- Available data:
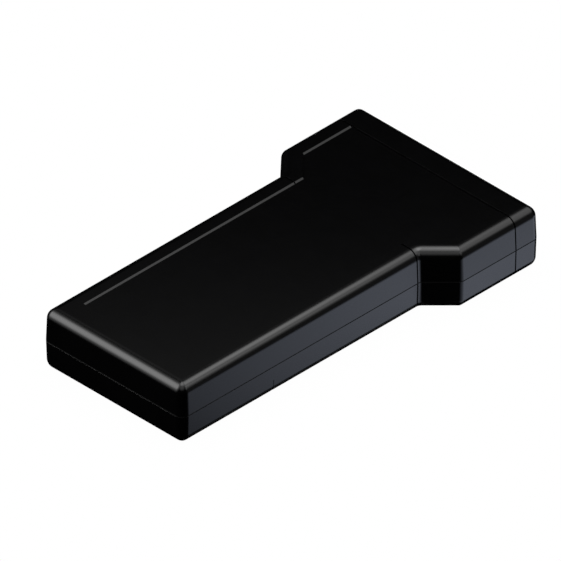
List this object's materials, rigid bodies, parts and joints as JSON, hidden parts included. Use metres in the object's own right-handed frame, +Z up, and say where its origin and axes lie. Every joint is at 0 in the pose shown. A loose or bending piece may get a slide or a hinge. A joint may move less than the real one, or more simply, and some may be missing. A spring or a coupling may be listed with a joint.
{
  "type": "handheld logic analyzer",
  "caption": "T-shaped handheld logic analyzer with a recessed top face, sliding battery door, boxed probe header and computer socket in the head.",
  "frame": {"origin": "centre of the flat underside of the case", "axes": "+X across the case, +Y from the end of the grip to the head end with the connectors, +Z up through the recessed top face"},
  "size_m": [0.1, 0.186, 0.028],
  "materials": {
    "case_plastic": "fine spark-eroded texture",
    "panel_plastic": "fine texture",
    "connector_plastic": "moulded",
    "tray_plastic": "moulded",
    "pale_plastic": "moulded",
    "chip_resin": "moulded epoxy",
    "board_laminate": "solder mask over glass fibre",
    "zinc_steel": "zinc plated",
    "tin_plate": "bright tin",
    "gold_plate": "gold flash over brass",
    "cell_can": "plain sleeve over a metal can",
    "capacitor_can": "satin can",
    "ferrite": "sintered",
    "ceramic_chip": "fired, with tinned ends",
    "red_insulation": "smooth sleeve",
    "black_insulation": "smooth sleeve",
    "button_plastic": "moulded",
    "lamp_resin": "diffused"
  },
  "bodies": {
    "case": {"top_cover": "case_plastic", "bottom_cover": "case_plastic", "end_panel": "panel_plastic", "case_screws": "zinc_steel", "battery_tray": "tray_plastic", "battery_cells": "cell_can", "battery_springs": "zinc_steel", "battery_contacts": "tin_plate", "tray_screws": "zinc_steel", "positive_lead": "red_insulation", "negative_lead": "black_insulation", "battery_plug": "pale_plastic", "battery_socket": "pale_plastic", "main_board": "board_laminate", "board_screws": "zinc_steel", "capture_chip": "chip_resin", "memory_chips": "chip_resin", "usb_chip": "chip_resin", "firmware_memory": "chip_resin", "input_buffers": "chip_resin", "resistor_networks": "chip_resin", "voltage_regulator": "chip_resin", "power_inductor": "ferrite", "smoothing_capacitors": "capacitor_can", "ceramic_capacitors": "ceramic_chip", "protection_diode": "chip_resin", "clock_crystal": "tin_plate", "probe_connector": "connector_plastic", "probe_pins": "gold_plate", "usb_shell": "tin_plate", "usb_insert": "pale_plastic", "usb_contacts": "gold_plate", "power_switch_body": "connector_plastic", "power_switch_frame": "tin_plate", "trigger_switch": "connector_plastic", "led_holder": "connector_plastic", "status_led": "lamp_resin"},
    "battery_door": {"battery_door": "case_plastic"},
    "switch_slider": {"power_switch_slider": "connector_plastic"},
    "trigger_button": {"trigger_button": "button_plastic"}
  },
  "joints": [
    {"name": "battery_door_slide", "type": "slide", "parent": "case", "child": "battery_door", "axis": [0, -1, 0], "range_m": [0, 0.008]},
    {"name": "power_switch_slide", "type": "slide", "parent": "case", "child": "switch_slider", "axis": [1, 0, 0], "range_m": [0, 0.0025]},
    {"name": "trigger_button_press", "type": "slide", "parent": "case", "child": "trigger_button", "axis": [0, -1, 0], "range_m": [0, 0.00035]}
  ]
}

- Your objective: Once more, set down the full listing, verbatim.

- Reply to the task:
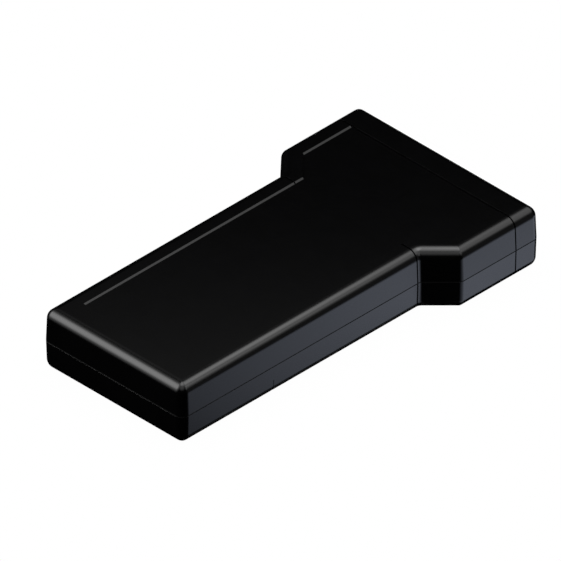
List this object's materials, rigid bodies, parts and joints as JSON, hidden parts included. Use metres in the object's own right-handed frame, +Z up, and say where its origin and axes lie. Every joint is at 0 in the pose shown. A loose or bending piece may get a slide or a hinge. A joint may move less than the real one, or more simply, and some may be missing. A spring or a coupling may be listed with a joint.
{
  "type": "handheld logic analyzer",
  "caption": "T-shaped handheld logic analyzer with a recessed top face, sliding battery door, boxed probe header and computer socket in the head.",
  "frame": {"origin": "centre of the flat underside of the case", "axes": "+X across the case, +Y from the end of the grip to the head end with the connectors, +Z up through the recessed top face"},
  "size_m": [0.1, 0.186, 0.028],
  "materials": {
    "case_plastic": "fine spark-eroded texture",
    "panel_plastic": "fine texture",
    "connector_plastic": "moulded",
    "tray_plastic": "moulded",
    "pale_plastic": "moulded",
    "chip_resin": "moulded epoxy",
    "board_laminate": "solder mask over glass fibre",
    "zinc_steel": "zinc plated",
    "tin_plate": "bright tin",
    "gold_plate": "gold flash over brass",
    "cell_can": "plain sleeve over a metal can",
    "capacitor_can": "satin can",
    "ferrite": "sintered",
    "ceramic_chip": "fired, with tinned ends",
    "red_insulation": "smooth sleeve",
    "black_insulation": "smooth sleeve",
    "button_plastic": "moulded",
    "lamp_resin": "diffused"
  },
  "bodies": {
    "case": {"top_cover": "case_plastic", "bottom_cover": "case_plastic", "end_panel": "panel_plastic", "case_screws": "zinc_steel", "battery_tray": "tray_plastic", "battery_cells": "cell_can", "battery_springs": "zinc_steel", "battery_contacts": "tin_plate", "tray_screws": "zinc_steel", "positive_lead": "red_insulation", "negative_lead": "black_insulation", "battery_plug": "pale_plastic", "battery_socket": "pale_plastic", "main_board": "board_laminate", "board_screws": "zinc_steel", "capture_chip": "chip_resin", "memory_chips": "chip_resin", "usb_chip": "chip_resin", "firmware_memory": "chip_resin", "input_buffers": "chip_resin", "resistor_networks": "chip_resin", "voltage_regulator": "chip_resin", "power_inductor": "ferrite", "smoothing_capacitors": "capacitor_can", "ceramic_capacitors": "ceramic_chip", "protection_diode": "chip_resin", "clock_crystal": "tin_plate", "probe_connector": "connector_plastic", "probe_pins": "gold_plate", "usb_shell": "tin_plate", "usb_insert": "pale_plastic", "usb_contacts": "gold_plate", "power_switch_body": "connector_plastic", "power_switch_frame": "tin_plate", "trigger_switch": "connector_plastic", "led_holder": "connector_plastic", "status_led": "lamp_resin"},
    "battery_door": {"battery_door": "case_plastic"},
    "switch_slider": {"power_switch_slider": "connector_plastic"},
    "trigger_button": {"trigger_button": "button_plastic"}
  },
  "joints": [
    {"name": "battery_door_slide", "type": "slide", "parent": "case", "child": "battery_door", "axis": [0, -1, 0], "range_m": [0, 0.008]},
    {"name": "power_switch_slide", "type": "slide", "parent": "case", "child": "switch_slider", "axis": [1, 0, 0], "range_m": [0, 0.0025]},
    {"name": "trigger_button_press", "type": "slide", "parent": "case", "child": "trigger_button", "axis": [0, -1, 0], "range_m": [0, 0.00035]}
  ]
}